East Bay Times

Ke’Lin Dillard, caregiver and dedicated mother, dies at 29

- By Julia Carmel

Ke’Lin Dillard never got to hold her newborn baby.

Her daughter Morgan was due in August, and Dillard held a socially distant drive-by baby shower July 18 for friends and family. But she started feeling ill after the shower, and two days later she was admitted to a hospital, where she tested positive for the coronaviru­s.

By July 29, her oxygen levels had begun to plummet, and she underwent an emergency cesarean section. Morgan did not test positive for the virus, but doctors placed her in intensive care to monitor her condition and protect her from possible infection. Family members had to choose whether they would take care of Morgan or Dillard, to avoid passing the infection from mother to child.

“It just kept getting worse,” her mother, Karen Denman, said of Dillard’s condition. “They were telling me to come talk to her, and I said in my heart that she heard me, but she just couldn’t reply.”

Dillard died of the coronaviru­s Aug. 17 in Baton Rouge, Louisiana. She was 29.

Ke’Lin Deneen Dillard was born Dec. 18, 1990, in Baton Rouge. Denman, her mother, works for the city’s transit system, overseeing its compliance with laws to make it accessible for people with disabiliti­es. Her father, Menard Dillard, is a retired police officer.

Dillard graduated from Glen Oaks High School in 2009 and, soon after, attended the Baton Rouge campus of Fortis College, where she received a certificat­e as a medical assistant.

She began working as a caregiver with ResCare, a private provider of home care for disabled people.
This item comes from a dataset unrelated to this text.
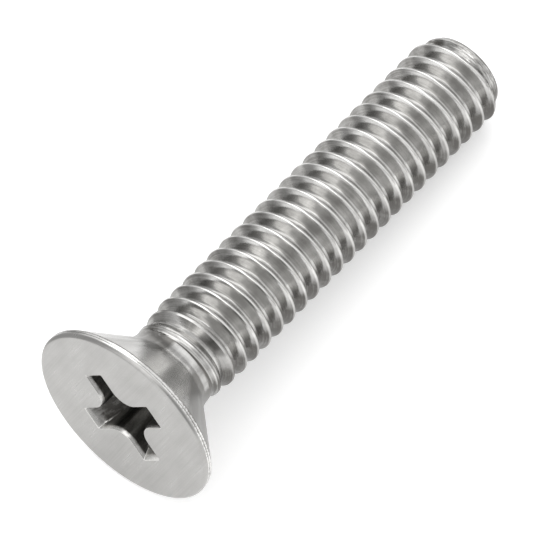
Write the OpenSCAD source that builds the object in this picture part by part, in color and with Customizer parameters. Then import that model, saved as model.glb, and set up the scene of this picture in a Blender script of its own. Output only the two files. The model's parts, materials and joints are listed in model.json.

In recent years, she was a driver for people with special needs through a transporta­tion company in Baton Rouge and, later, a classroom trainer for other drivers.

Along with her parents and Morgan, Dillard’s survivors include a 9-year-old daughter, Ka’Laiyah; her brother, Bryson Jordan; her half sisters, Danyelle Dillard and Adrian Dillard; and her half brother, Daniel Dillard.
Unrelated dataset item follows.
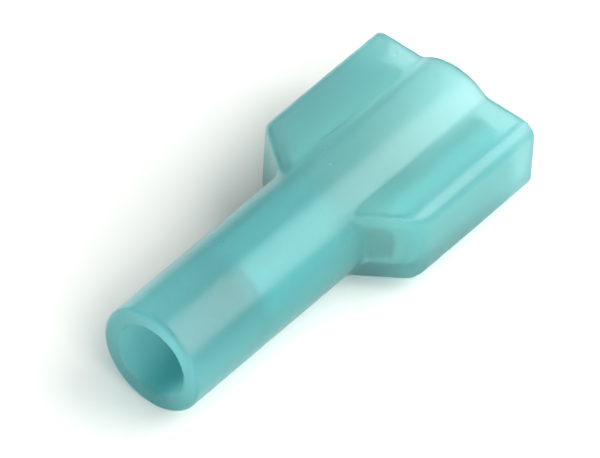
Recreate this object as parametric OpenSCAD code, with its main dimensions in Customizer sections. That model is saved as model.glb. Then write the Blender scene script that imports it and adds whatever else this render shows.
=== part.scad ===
// Fully insulated female spade terminal, for 1.5 to 2.5 mm2 wire and a flat 6.35 x 0.8 mm tab.
// A one-piece moulded nylon housing holds a one-piece receptacle, stamped and rolled from sheet.
// Frame: +X runs from the wire mouth to the tab mouth, +Z is up, +Y is across the wings.
// The origin is the centre of the wire mouth. All sizes are in millimetres.

/* [Housing outside] */
// Whole length, wire mouth to tab mouth
housing_l = 22; // [20:0.5:26]
// Outside diameter of the wire barrel, and of the spine that carries it on through the head
barrel_d = 5.66; // [5.6:0.02:6.4]
// Width of the flat head across both wings
head_w = 9.76; // [9.4:0.02:10.6]
// Thickness of the wings
head_t = 4.16; // [4:0.02:4.8]
// Where the sloped shoulders reach the full width of the head
shoulder_x = 13.8; // [13:0.1:15]
// Slope of the shoulders in plan, measured from the length of the part
shoulder_angle = 52.5; // [45:0.5:60]
// Rounding of the four long edges of the head
edge_r = 0.76; // [0.2:0.02:0.9]
// Rounding of the upright corner between a shoulder and its side
corner_r = 1.2; // [0.4:0.1:2.2]
// Rounding of the upper and lower edge of each shoulder
brow_r = 0.34; // [0.1:0.02:0.5]
// Fillet in the fold between the spine and a wing
fold_r = 0.1; // [0.1:0.05:0.4]
// Rounding of the outer edge of the wire mouth
mouth_r = 0.2; // [0.05:0.05:0.4]

/* [Housing inside] */
// Bore that takes the insulated wire
wire_bore_d = 3.9; // [3.4:0.1:4.4]
// Depth of that bore, up to the funnel
wire_bore_l = 5; // [4:0.1:5.2]
// Length of the funnel that leads the bare strands into the metal barrel
funnel_l = 0.7; // [0.4:0.1:0.8]
// Opening for the receptacle, across the head
cavity_w = 7.72; // [7.64:0.02:7.9]
// Opening for the receptacle, height
cavity_h = 2.9; // [2.82:0.02:3]
// Round way through the head, by which the metal barrel is pushed in, diameter
way_d = 4.2; // [3.4:0.1:4.4]
// Bevel round the tab mouth
lead_in = 0.25; // [0.1:0.05:0.3]

/* [Receptacle] */
// Sheet thickness
sheet_t = 0.4; // [0.3:0.02:0.42]
// Inside diameter of the crimp barrel
crimp_d = 2.3; // [2:0.05:2.4]
// Length of the crimp barrel
crimp_l = 6; // [5:0.1:6.1]
// Gap left in the butted seam of the crimp barrel
seam_gap = 0.1; // [0.05:0.01:0.2]
// Width over the two rolled edges
roll_w = 7.5; // [7.4:0.02:7.6]
// Height over the rolled edges
roll_h = 2.74; // [2.7:0.02:2.8]
// How far the receptacle sits back from the tab mouth
recess = 1; // [0.6:0.1:1.6]
// Flat tab that the receptacle takes, thickness
tab_t = 0.81; // [0.78:0.01:0.86]
// Height of the detent that snaps into the hole in the tab
detent_h = 0.25; // [0.1:0.05:0.3]

/* [Hidden] */
$fn = 64;
nylon = [0.36, 0.67, 0.68];
tinned = [0.78, 0.77, 0.74];
eps = 0.01;
over = 1;                                    // how far a cutter runs past a face

barrel_r = barrel_d / 2;
wing_w = head_w / 2;
wing_t = head_t / 2;
shoulder_run = wing_w / tan(shoulder_angle); // length of a shoulder if it reached the axis
shoulder_x0 = shoulder_x - shoulder_run;     // where its line meets the axis

bore_r = wire_bore_d / 2;
crimp_ri = crimp_d / 2;
crimp_ro = crimp_ri + sheet_t;
seat_x0 = wire_bore_l + funnel_l;            // the metal barrel is seated from here
crimp_x0 = seat_x0;
crimp_x1 = crimp_x0 + crimp_l;
neck_run = 0.5;                              // over this run the neck is drawn in, to meet the floor

wall_t = 0.8;                                // nylon left behind a shoulder
cavity_hw = cavity_w / 2;
cavity_x1 = shoulder_x + wall_t / sin(shoulder_angle) - (wing_w - cavity_hw) / tan(shoulder_angle);
cavity_neck_hw = crimp_ro - 0.3;
cavity_x0 = cavity_x1 - (cavity_hw - cavity_neck_hw) / tan(shoulder_angle);
way_r = way_d / 2;
way_run = way_r - crimp_ro;                  // length of the 45 degree cone where the way opens out
way_x0 = crimp_x1 + 0.3;

roll_hw = roll_w / 2;
roll_hh = roll_h / 2;
roll_x1 = housing_l - recess;
roll_back = cavity_x1 - (cavity_hw - roll_hw) / tan(shoulder_angle);
floor_z = -roll_hh + sheet_t;                // upper face of the receptacle's floor
lip_z = floor_z + tab_t;                     // lower edge of a lip, which bears on the tab
toe_r = 0.6;                                 // outer radius where the floor turns up
crown_r = 1.1;                               // outer radius of the rolled-over edge
crown_y = roll_hw - crown_r;
crown_z = roll_hh - crown_r;
lip_flare = 0.7;                             // how far the lips are cut back at the tab mouth
detent_x = roll_x1 - 3.8;
detent_r = 1.2;

// ---------------------------------------------------------------- helpers

// Turns an outline drawn as (y, z) into a bar along X, from x0 to x1
module bar_x(x0, x1) {
    translate([x0, 0, 0]) rotate([90, 0, 90]) linear_extrude(x1 - x0) children();
}

// Turns an outline drawn as (x, y) into a plate that is centred on Z
module plate_z(t) {
    translate([0, 0, -t / 2]) linear_extrude(t) children();
}

// Turns an outline drawn as (x, z) into a bar along Y that is centred on Y
module bar_y(w) {
    translate([0, w / 2, 0]) rotate([90, 0, 0]) linear_extrude(w) children();
}

// Sets a cylinder or cone, drawn up Z, along X from x0
module lathe_x(x0) {
    translate([x0, 0, 0]) rotate([0, 90, 0]) children();
}

// Rectangle of half sizes a, b with corners of radius r
module soft_rect(a, b, r) {
    square([2 * (a - r), 2 * b], center = true);
    square([2 * a, 2 * (b - r)], center = true);
    for (sx = [-1, 1], sy = [-1, 1]) translate([sx * (a - r), sy * (b - r)]) circle(r);
}

// Quarter of a sheet bend: outer radius ro, opening towards the quadrant (sx, sy)
module quarter_bend(ro, sx, sy) {
    intersection() {
        difference() {
            circle(ro);
            circle(ro - sheet_t);
        }
        scale([sx, sy]) square(ro + eps);
    }
}

// ---------------------------------------------------------------- housing

// Plan of one wing, with a rounded corner where the shoulder meets the side
module wing_plan() {
    half_turn = (180 - shoulder_angle) / 2;
    tangent_l = corner_r / tan(half_turn);
    on_shoulder = [shoulder_x - tangent_l * cos(shoulder_angle), wing_w - tangent_l * sin(shoulder_angle)];
    on_side = [shoulder_x + tangent_l, wing_w];
    polygon([[shoulder_x0, 0], on_shoulder, on_side, [housing_l, wing_w], [housing_l, 0]]);
    translate([shoulder_x + tangent_l, wing_w - corner_r]) circle(corner_r);
}

// Bar that follows one shoulder and rounds its upper and lower edges
module brow() {
    depth = housing_l;
    translate([shoulder_x0, 0, 0]) rotate([0, 0, shoulder_angle])
        translate([-depth, 0, 0]) rotate([90, 0, 90]) linear_extrude(3 * depth)
            translate([-depth, 0]) soft_rect(depth, wing_t, brow_r);
}

// One flat wing of the head
module wing() {
    intersection() {
        bar_x(shoulder_x0, housing_l) soft_rect(wing_w, wing_t, edge_r);
        plate_z(head_t) wing_plan();
        brow();
    }
}

// Outline of the fillet in one fold, between the round spine and the flat of a wing
module fold_outline() {
    centre_z = wing_t + fold_r;
    centre_y = sqrt(pow(barrel_r + fold_r, 2) - pow(centre_z, 2));
    touch = [centre_y, centre_z] * barrel_r / (barrel_r + fold_r);
    difference() {
        polygon([touch * 0.9, touch, [centre_y, centre_z], [centre_y, wing_t - edge_r]]);
        translate([centre_y, centre_z]) circle(fold_r);
    }
}

// The fillet along one fold, cut off flush with the shoulder
module fold() {
    intersection() {
        bar_x(shoulder_x0, housing_l) fold_outline();
        plate_z(barrel_d) wing_plan();
    }
}

// Barrel and spine: one round bar, with the outer edge of its wire mouth rounded
module barrel() {
    lathe_x(0) rotate_extrude() {
        square([barrel_r - mouth_r, housing_l]);
        translate([0, mouth_r]) square([barrel_r, housing_l - mouth_r]);
        translate([barrel_r - mouth_r, mouth_r]) circle(mouth_r);
    }
}

// Room for the wire, the funnel, the seat of the metal barrel and its way in through the head
module wire_way() {
    front_r = way_r + lead_in + over;
    lathe_x(0) rotate_extrude() polygon([
        [0, -over], [bore_r, -over], [bore_r, wire_bore_l], [crimp_ri, seat_x0],
        [crimp_ro, seat_x0], [crimp_ro, way_x0], [way_r, way_x0 + way_run],
        [way_r, housing_l - lead_in], [front_r, housing_l + over], [0, housing_l + over]]);
}

// Room for the receptacle, with sloped shoulders of its own and a bevelled tab mouth
module tab_way() {
    plate_z(cavity_h) polygon([
        [cavity_x0, -cavity_neck_hw], [cavity_x1, -cavity_hw], [housing_l + over, -cavity_hw],
        [housing_l + over, cavity_hw], [cavity_x1, cavity_hw], [cavity_x0, cavity_neck_hw]]);
    intersection() {
        bar_y(head_w) bevel_outline(cavity_h / 2);
        plate_z(head_t) bevel_outline(cavity_hw);
    }
}

// Opening that widens by lead_in over its last stretch, and on past the end face
module bevel_outline(half) {
    wide = half + lead_in + over;
    polygon([[housing_l - lead_in, -half], [housing_l + over, -wide],
             [housing_l + over, wide], [housing_l - lead_in, half]]);
}

module housing() {
    color(nylon) difference() {
        union() {
            barrel();
            for (side = [0, 1]) mirror([0, side, 0]) {
                wing();
                for (face = [0, 1]) mirror([0, 0, face]) fold();
            }
        }
        wire_way();
        tab_way();
    }
}

// ---------------------------------------------------------------- terminal

// Section of the receptacle's floor and one rolled edge
module roll_outline() {
    toe_y = roll_hw - toe_r;
    toe_z = -roll_hh + toe_r;
    translate([0, -roll_hh]) square([toe_y, sheet_t]);
    translate([toe_y, toe_z]) quarter_bend(toe_r, 1, -1);
    translate([roll_hw - sheet_t, toe_z]) square([sheet_t, crown_z - toe_z]);
    translate([crown_y, crown_z]) {
        quarter_bend(crown_r, 1, 1);
        quarter_bend(crown_r, -1, 1);
    }
    translate([crown_y - crown_r, lip_z]) square([sheet_t, crown_z - lip_z]);
}

// Plan of the receptacle: it narrows to the neck parallel with the shoulders
module receptacle_plan() {
    polygon([[cavity_x0, -cavity_neck_hw], [roll_back, -roll_hw], [roll_x1, -roll_hw],
             [roll_x1, roll_hw], [roll_back, roll_hw], [cavity_x0, cavity_neck_hw]]);
}

// Cutter that trims the front of one lip back at a slant, to guide the tab in
module lip_trim() {
    inner_y = crown_y - crown_r - eps;
    outer_y = crown_y;
    translate([0, 0, lip_z - eps]) linear_extrude(crown_z - lip_z + eps)
        polygon([[roll_x1 - lip_flare, inner_y], [roll_x1 + over, inner_y],
                 [roll_x1 + over, outer_y], [roll_x1, outer_y]]);
}

// Rolled receptacle with its detent, which is pressed up from below
module receptacle() {
    difference() {
        union() {
            intersection() {
                bar_x(cavity_x0 - over, roll_x1) {
                    roll_outline();
                    mirror([1, 0]) roll_outline();
                }
                plate_z(roll_h + eps) receptacle_plan();
            }
            intersection() {
                translate([detent_x, 0, floor_z + detent_h - detent_r]) sphere(detent_r);
                translate([detent_x, 0, floor_z]) cube([4, 4, 2 * sheet_t], center = true);
            }
        }
        translate([detent_x, 0, -roll_hh + detent_h - detent_r]) sphere(detent_r);
        for (side = [0, 1]) mirror([0, side, 0]) lip_trim();
    }
}

// Tube that is crimped on the bare strands, with its seam on top
module crimp_barrel() {
    difference() {
        lathe_x(crimp_x0) cylinder(r = crimp_ro, h = crimp_l);
        lathe_x(crimp_x0 - over) cylinder(r = crimp_ri, h = crimp_l + 2 * over);
        translate([crimp_x0 - over, -seam_gap / 2, 0]) cube([crimp_l + 2 * over, seam_gap, 2 * crimp_ro]);
    }
}

// Trough between the crimp barrel and the receptacle. It is drawn in until its bottom is level with
// the floor, and its sides fall towards the floor.
module neck() {
    x0 = crimp_x1 - eps;
    x1 = x0 + neck_run;
    x2 = roll_back;
    neck_side_z = 0.2;
    intersection() {
        lathe_x(0) rotate_extrude() polygon([
            [crimp_ri, x0], [crimp_ro, x0], [roll_hh, x1], [roll_hh, x2],
            [roll_hh - sheet_t, x2], [roll_hh - sheet_t, x1]]);
        bar_y(3 * crimp_ro) polygon([[x0, -2 * crimp_ro], [x2, -2 * crimp_ro], [x2, floor_z],
                                     [x0, neck_side_z]]);
    }
}

module terminal() {
    color(tinned) {
        crimp_barrel();
        neck();
        receptacle();
    }
}

housing();
terminal();
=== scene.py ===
# %% [markdown]
# # A fully insulated female spade terminal
# This is the small push-on connector at the end of a wire. A wire goes in at the round mouth and
# is crimped; a flat metal tab goes in at the other end. It has two pieces: a housing moulded from
# cloudy teal nylon, and a receptacle stamped and rolled from tinned brass sheet, which only shows
# through the nylon and at the tab mouth.
#
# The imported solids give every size. X runs from the wire mouth to the tab mouth, Z is up, and the
# origin is the centre of the wire mouth.

# %% Load the solids
import math
import bpy
import numpy as np
import openvdb
from mathutils import Matrix, Vector


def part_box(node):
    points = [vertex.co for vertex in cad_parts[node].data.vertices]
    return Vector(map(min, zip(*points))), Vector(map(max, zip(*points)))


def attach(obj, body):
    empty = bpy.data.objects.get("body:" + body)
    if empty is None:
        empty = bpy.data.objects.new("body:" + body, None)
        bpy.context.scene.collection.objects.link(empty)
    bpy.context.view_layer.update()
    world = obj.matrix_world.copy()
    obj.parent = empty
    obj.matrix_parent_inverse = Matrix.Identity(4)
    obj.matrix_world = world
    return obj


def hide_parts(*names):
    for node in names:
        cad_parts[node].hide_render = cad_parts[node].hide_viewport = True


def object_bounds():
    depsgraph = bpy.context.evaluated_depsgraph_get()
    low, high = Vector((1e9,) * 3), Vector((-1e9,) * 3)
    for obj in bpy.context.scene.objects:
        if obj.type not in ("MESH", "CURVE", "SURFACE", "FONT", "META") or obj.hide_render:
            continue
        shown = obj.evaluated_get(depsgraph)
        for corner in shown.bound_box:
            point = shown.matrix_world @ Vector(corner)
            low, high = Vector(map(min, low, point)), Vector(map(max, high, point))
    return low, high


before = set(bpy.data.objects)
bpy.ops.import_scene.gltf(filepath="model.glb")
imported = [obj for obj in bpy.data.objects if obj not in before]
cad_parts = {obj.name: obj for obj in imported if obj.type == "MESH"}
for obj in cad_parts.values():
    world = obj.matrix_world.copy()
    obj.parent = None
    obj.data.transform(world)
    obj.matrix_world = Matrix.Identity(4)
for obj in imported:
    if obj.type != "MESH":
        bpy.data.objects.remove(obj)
cad_low, cad_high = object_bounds()
scene = bpy.context.scene
mm = 0.001
print("solid box in mm:", [round(v / mm, 2) for v in (*cad_low, *cad_high)])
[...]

“She loved working with people, and I was proud that she followed my footsteps in working with people with disabiliti­es,” Denman said. “We always said it wasn’t about the disability, it was about the ability.”

Even as Dillard cared for others, she found joy cooking at home and spending time with her older daughter. They bonded while getting manicures and pedicures together.

“She was so excited when she had Ka’Laiyah,” Denman said. “My mom and I had bought a baby bed for her, but if that child slept in that bed two times it was two times too many.

“Ke’Lin had that baby sleeping in her arms until she was 9,” she continued. “Even now, as her mom is gone, she’ll come sleep in our bed.”